The brand name for carbamazapine is Tegretol. Tegretol is used in epileptic patients who experience partial seizures, grand mal or generalized tonic-clonic seizures and seizures that are a mix of both types. Epilepsy.com lists availability in 100 mg chewable tablets, 200 mg nonchewable tablets and oral suspension. Common side effects include drowsiness, poor balance, nausea and vomiting.
The Epilepsy Center of West Virginia University says 70 percent of individuals suffering from epilepsy can become seizure-free or seizure-reduced with surgery and surgery may reduce the risk of injury and death. Of the 30 percent of people not controlled by anti-epileptic medication, one in three will qualify for surgery. Surgical methods used include lesionectomy, vagus nerve stimulation and hemispherectomy.

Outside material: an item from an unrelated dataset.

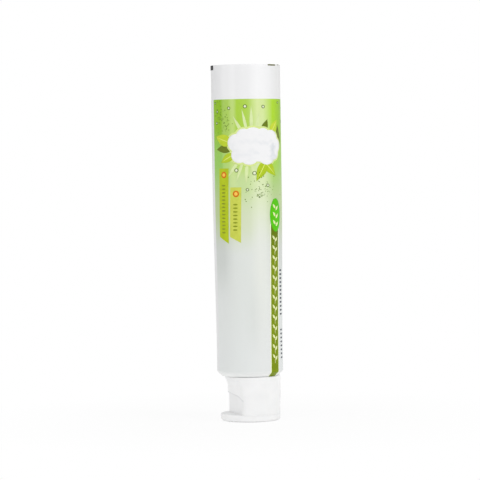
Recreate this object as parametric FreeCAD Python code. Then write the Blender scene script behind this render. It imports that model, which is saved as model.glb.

The Epilepsy Foundation states a ketogenic diet is useful in preventing seizures in one out of three children and useful in controlling epilepsy in three out of five. The diet is high in fat and low in carbohydrates and protein. Strict adherence is necessary to be effective, as is close monitoring by a physician. The diet encourages the body to use fat as a source of energy instead of carbohydrates and proteins. As of 2010, the reason why the diet aids in controlling seizures is unknown.